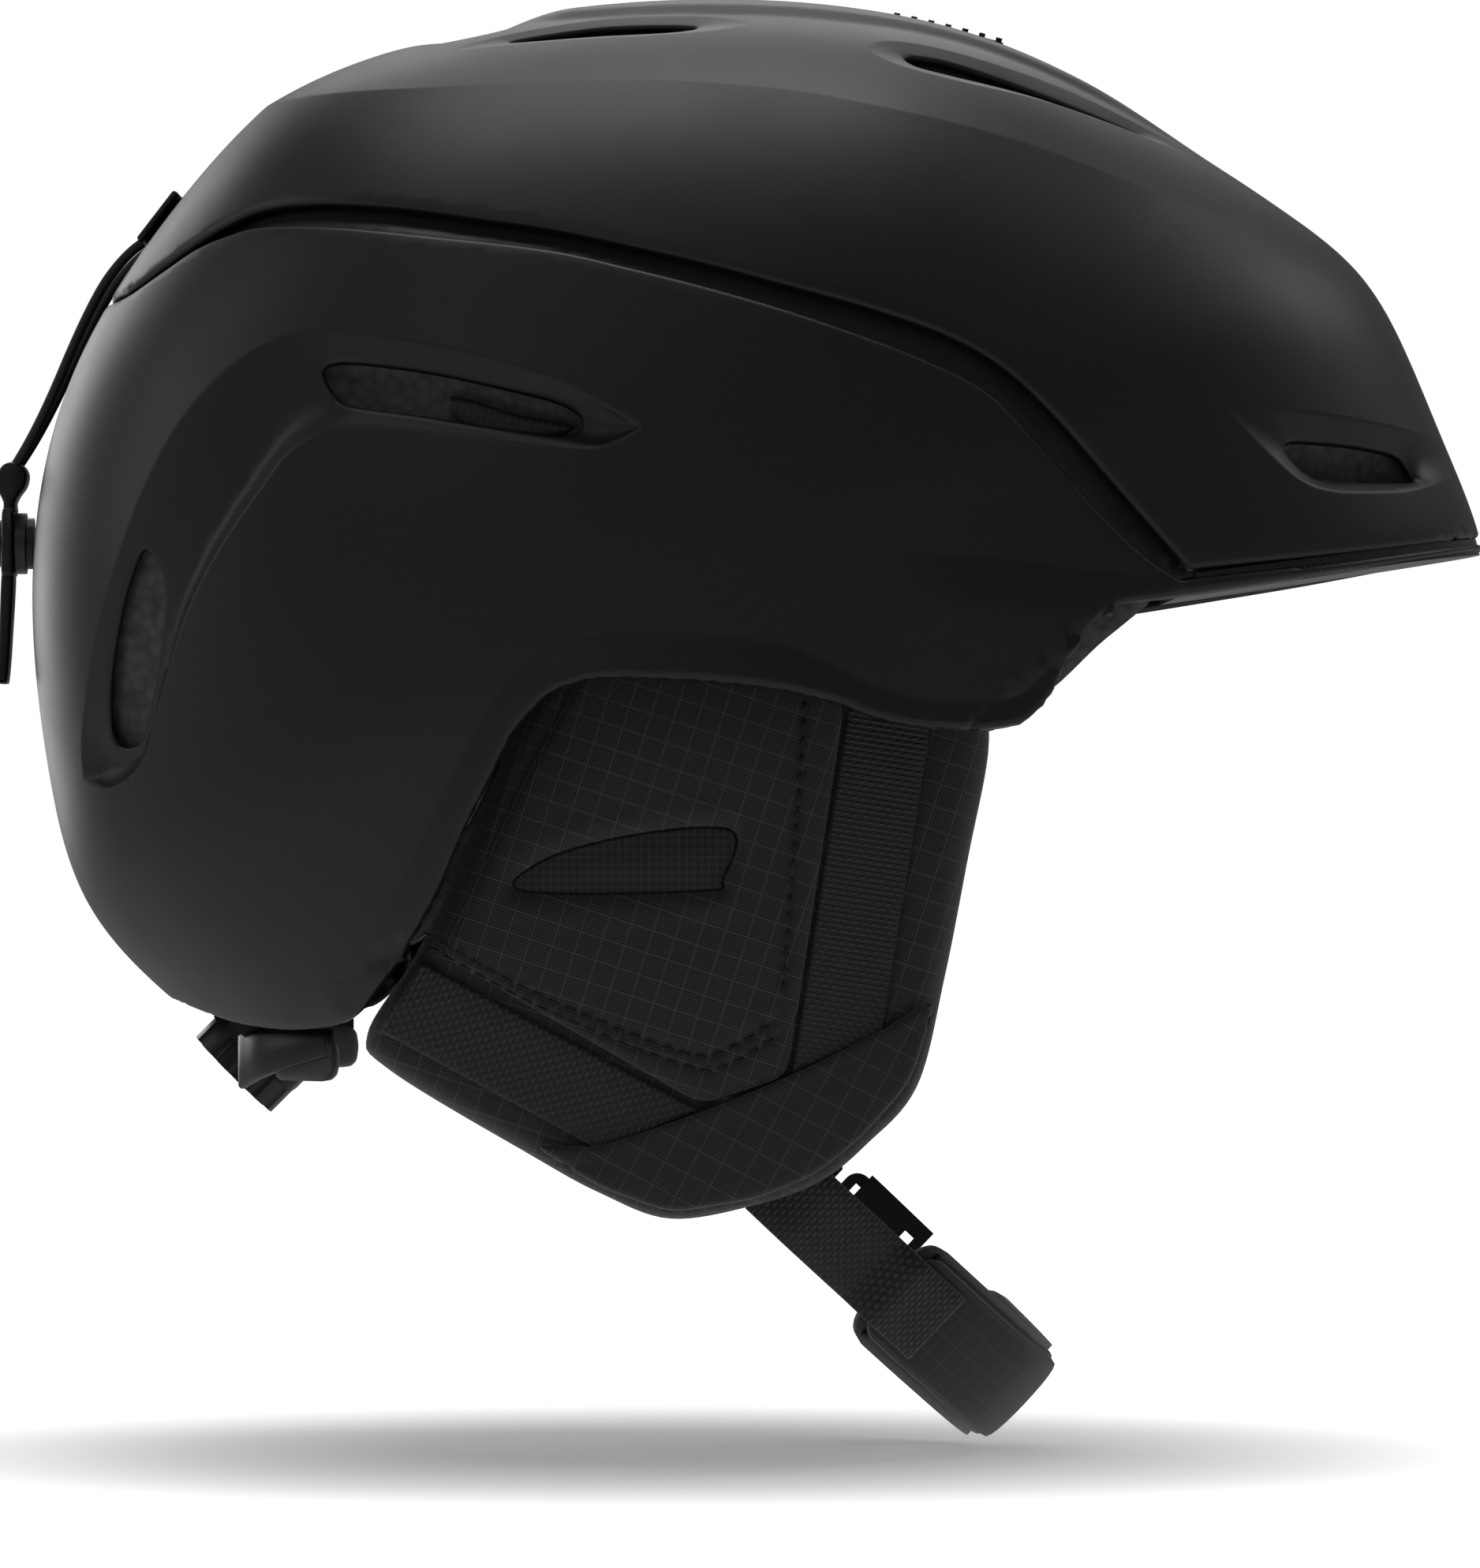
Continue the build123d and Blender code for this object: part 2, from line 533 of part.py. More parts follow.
------------------------------
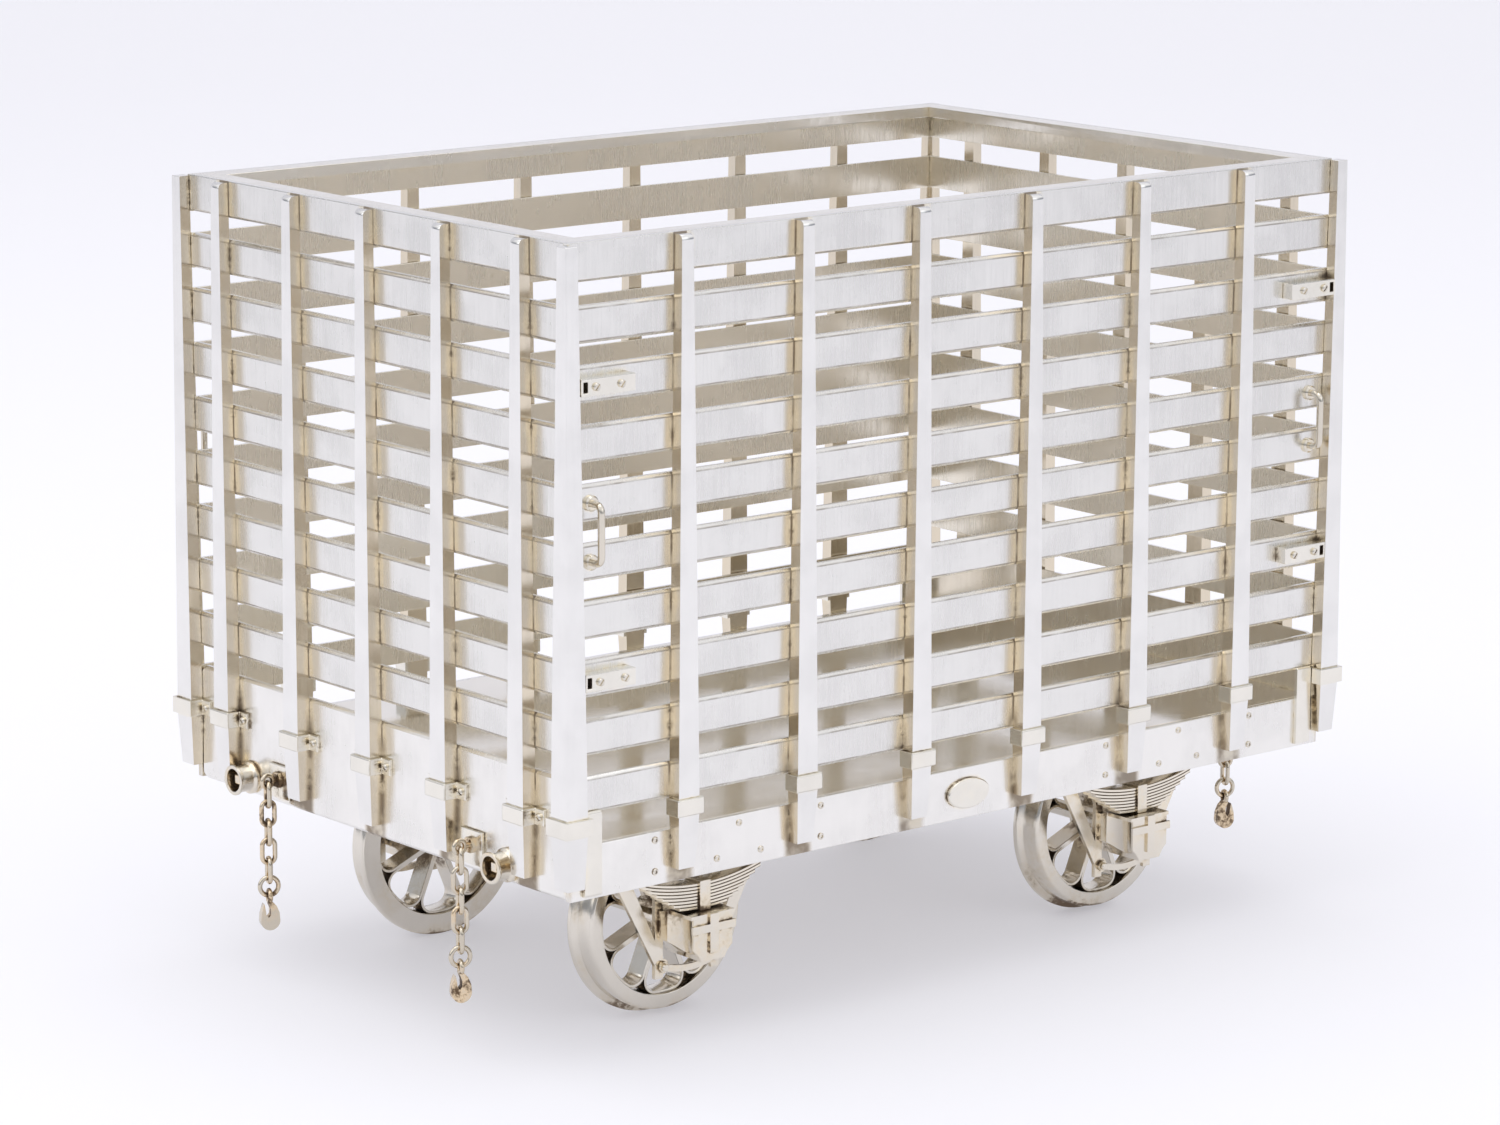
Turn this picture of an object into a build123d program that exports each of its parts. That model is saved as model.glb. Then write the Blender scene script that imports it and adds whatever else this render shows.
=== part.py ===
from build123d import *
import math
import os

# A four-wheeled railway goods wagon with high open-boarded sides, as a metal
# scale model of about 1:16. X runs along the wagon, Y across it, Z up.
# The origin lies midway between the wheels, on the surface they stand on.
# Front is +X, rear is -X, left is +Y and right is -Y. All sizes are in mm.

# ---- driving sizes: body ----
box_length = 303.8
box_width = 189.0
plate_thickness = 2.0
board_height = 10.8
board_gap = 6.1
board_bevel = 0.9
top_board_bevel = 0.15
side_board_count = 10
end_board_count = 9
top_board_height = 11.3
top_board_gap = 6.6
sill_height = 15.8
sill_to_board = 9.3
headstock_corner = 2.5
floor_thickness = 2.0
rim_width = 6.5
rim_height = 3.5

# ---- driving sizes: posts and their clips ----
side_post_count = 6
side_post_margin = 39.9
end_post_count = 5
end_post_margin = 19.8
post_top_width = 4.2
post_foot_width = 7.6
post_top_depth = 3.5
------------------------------
**What is asked:** Retype the entries above exactly, but only from the line containing "Turn this picture" through the line containing "rim_height = 3.5", both included.

**Solution for this problem:**
Turn this picture of an object into a build123d program that exports each of its parts. That model is saved as model.glb. Then write the Blender scene script that imports it and adds whatever else this render shows.
=== part.py ===
from build123d import *
import math
import os

# A four-wheeled railway goods wagon with high open-boarded sides, as a metal
# scale model of about 1:16. X runs along the wagon, Y across it, Z up.
# The origin lies midway between the wheels, on the surface they stand on.
# Front is +X, rear is -X, left is +Y and right is -Y. All sizes are in mm.

# ---- driving sizes: body ----
box_length = 303.8
box_width = 189.0
plate_thickness = 2.0
board_height = 10.8
board_gap = 6.1
board_bevel = 0.9
top_board_bevel = 0.15
side_board_count = 10
end_board_count = 9
top_board_height = 11.3
top_board_gap = 6.6
sill_height = 15.8
sill_to_board = 9.3
headstock_corner = 2.5
floor_thickness = 2.0
rim_width = 6.5
rim_height = 3.5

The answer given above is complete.